The Wellses said they are seeing a steady influx of buyers who just want to be residents, even with the downturn. And besides the sand and surf they have one other big thing in mind: bargains.

“Right now you’re looking at 2002, 2003 prices,” Isabella Wells said. “Homes priced $2 million to $1.5 million still sell, but what really sells the most are the properties from $250,000 to $400,000. Those were in the $500,000 or $600,000 range two year ago.”

She said the Beach real estate market will come back, but it may take three years to get fully healthy.

The desire for living near the beach is not limited to homeowners or those about to buy.

Roguska at Sanibel One said that some prospective buyers will rent for a period on Sanibel before making decisions to buy to see if Sanibel is a place where they want to live. “We find some renters who want to be in paradise. They’ll work in Fort Myers and drive back and forth. They rent until they find something they want to buy on the island.”

Others are just testing the waters from afar.

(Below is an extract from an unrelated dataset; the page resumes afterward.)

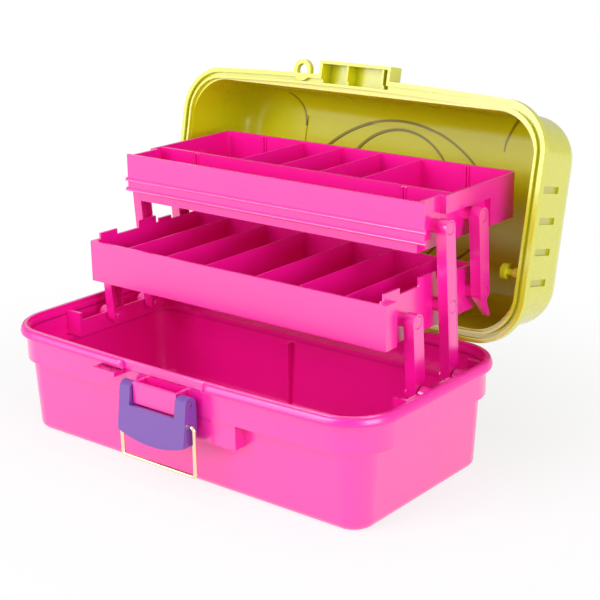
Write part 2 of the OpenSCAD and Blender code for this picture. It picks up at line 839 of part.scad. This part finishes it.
module latch_lever() {
    plate_t = 2.5;
    arm_in = housing_w / 2 + 0.8;
    plate_top = housing_z - latch_z - 0.8;
    slant = (foot_out - pivot_in) * (3 - plate_top) / (3 + cheek_drop);
    plate_end = cheek_drop + 4;
    sole_r = 90;
    sole_reach = 60;
    color("mediumpurple") difference() {
        union() {
            for (s = [-1, 1]) translate([s > 0 ? arm_in : -lever_w / 2, latch_y, latch_z])
                rotate([90, 0, 90]) linear_extrude(lever_w / 2 - arm_in) cheek_side();
            translate([-lever_w / 2, latch_y, latch_z]) rotate([90, 0, 90]) linear_extrude(lever_w)
                polygon([[plate_t - pivot_in - slant, plate_top], [-pivot_in - slant, plate_top],
                    [-foot_out, -cheek_drop], [-foot_out, -plate_end], [plate_t - foot_out, -plate_end],
                    [plate_t - foot_out, -cheek_drop]]);
        }
        translate([0, latch_y - 20, latch_z - plate_end + 1 + sole_r]) rotate([-90, 0, 0]) difference() {
            translate([-lever_w, 0, 0]) cube([2 * lever_w, sole_r + 10, sole_reach]);
            translate([0, 0, -1]) cylinder(r = sole_r, h = sole_reach + 2);
        }
        rod_x(-lever_w, lever_w, [latch_y, latch_z], latch_pin_r + run_gap);
        rod_x(-lever_w, lever_w, [bail_y, bail_z], wire_d / 2 + run_gap);
        both_ends() span([-1, latch_y - 4, bail_z - 4], [arm_in - 1, latch_y + 10, bail_z + 4]);
    }
}

module latch_bail() {
    r = wire_d / 2;
    low = bail_z - bail_drop;
    color("khaki") both_ends() {
        rod_x(lever_w / 2 - 6, bail_x - bail_bend, [bail_y, bail_z], r);
        translate([bail_x - bail_bend, bail_y, bail_z - bail_bend]) rotate([90, 0, 0])
            rotate_extrude(angle = 90) translate([bail_bend, 0]) circle(r);
        translate([bail_x, bail_y, low + bail_bend]) cylinder(r = r, h = bail_drop - 2 * bail_bend);
        translate([bail_x - bail_bend, bail_y, low + bail_bend]) rotate([90, 90, 0])
            rotate_extrude(angle = 90) translate([bail_bend, 0]) circle(r);
        rod_x(-eps, bail_x - bail_bend, [bail_y, low], r);
    }
}

base_tub();
latch_housing();
arm_bracket_left();
arm_bracket_right();
hinge_pins();
base_pivot_pins();
latch_pivot_pins();
front_arm_left();
front_arm_right();
main_arm_left();
main_arm_right();
rear_arm_left();
rear_arm_right();
lower_tray();
lower_tray_dividers();
lower_tray_pins();
upper_tray();
upper_tray_dividers();
upper_tray_pins();
lid_shell();
lid_knuckles();
handle_lugs();
lid_pegs();
carry_handle();
handle_pins();
latch_lever();
latch_bail();
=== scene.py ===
# %% [markdown]
# The object is a moulded art supply box with two trays on folding arms, shown open.
# The solids come packed as a fixed frame, one object for each named part. This file gives
# them finishes, adds what the solids leave out, and sets a camera and soft studio light.

# %% Load the frame
import bpy
import bmesh
import math
from mathutils import Matrix, Vector


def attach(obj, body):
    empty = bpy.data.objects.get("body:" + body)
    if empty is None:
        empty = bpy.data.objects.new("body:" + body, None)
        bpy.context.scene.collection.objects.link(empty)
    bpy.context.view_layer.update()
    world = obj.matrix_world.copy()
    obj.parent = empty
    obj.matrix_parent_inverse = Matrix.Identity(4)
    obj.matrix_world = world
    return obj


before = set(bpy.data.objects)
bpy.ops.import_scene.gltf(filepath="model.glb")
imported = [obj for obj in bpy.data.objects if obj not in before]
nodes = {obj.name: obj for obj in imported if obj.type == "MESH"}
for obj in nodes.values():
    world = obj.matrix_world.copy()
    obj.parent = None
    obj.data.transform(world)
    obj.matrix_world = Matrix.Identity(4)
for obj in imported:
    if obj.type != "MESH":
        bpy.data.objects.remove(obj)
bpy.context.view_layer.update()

# %% [markdown]
# The camera is a plain perspective one. It stands to the right of the box, a little above
# it, and tilts by less than a degree, so it is built from its own axes: back, right and up.

# %% Camera
AZIMUTH, ELEVATION, ROLL = map(math.radians, (38.78, 17.63, -0.76))
EYE = Vector((0.6571, -0.7541, 0.4318))
back = Vector((math.sin(AZIMUTH) * math.cos(ELEVATION),
               -math.cos(AZIMUTH) * math.cos(ELEVATION),
               math.sin(ELEVATION)))
right = Vector((math.cos(AZIMUTH), math.sin(AZIMUTH), 0))
up = back.cross(right)
rolled_right = right * math.cos(ROLL) + up * math.sin(ROLL)
rolled_up = up * math.cos(ROLL) - right * math.sin(ROLL)
camera_data = bpy.data.cameras.new("camera")
camera_data.sensor_width = 36
camera_data.sensor_fit = "AUTO"
camera_data.lens = 36 * 1411.7 / 600
camera = bpy.data.objects.new("camera", camera_data)
camera.matrix_world = Matrix((
    (rolled_right.x, rolled_up.x, back.x, EYE.x),
    (rolled_right.y, rolled_up.y, back.y, EYE.y),
    (rolled_right.z, rolled_up.z, back.z, EYE.z),
    (0, 0, 0, 1)))
bpy.context.scene.collection.objects.link(camera)
bpy.context.scene.camera = camera
print("lens", round(camera_data.lens, 1), "mm")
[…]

Roguska, who also owns Sanibel One Vacations, said that during the peak season of February and March, rates go from $1,100 a week to as much as $4,000 a week.

(December, January and April are considered shoulder months; and the rest are just summer months.)

But whether it’s for the powder-fine sand or the sun hugging them while they tan, new residents know that while real estate has slowed, their desire to be at the beach has not.

For many who move to Florida, moving to the Gulf Coast continues to be an affordable option.

Cason reinforces the point: “If you’re standing on Fort Myers Beach and your feet are in the sand and you are looking to the right, Sanibel Island is to the north and then you look to the left to the Naples Towers to the south, you’re standing on the most affordable beachfront property from St. Petersburg beach to Marco Island.”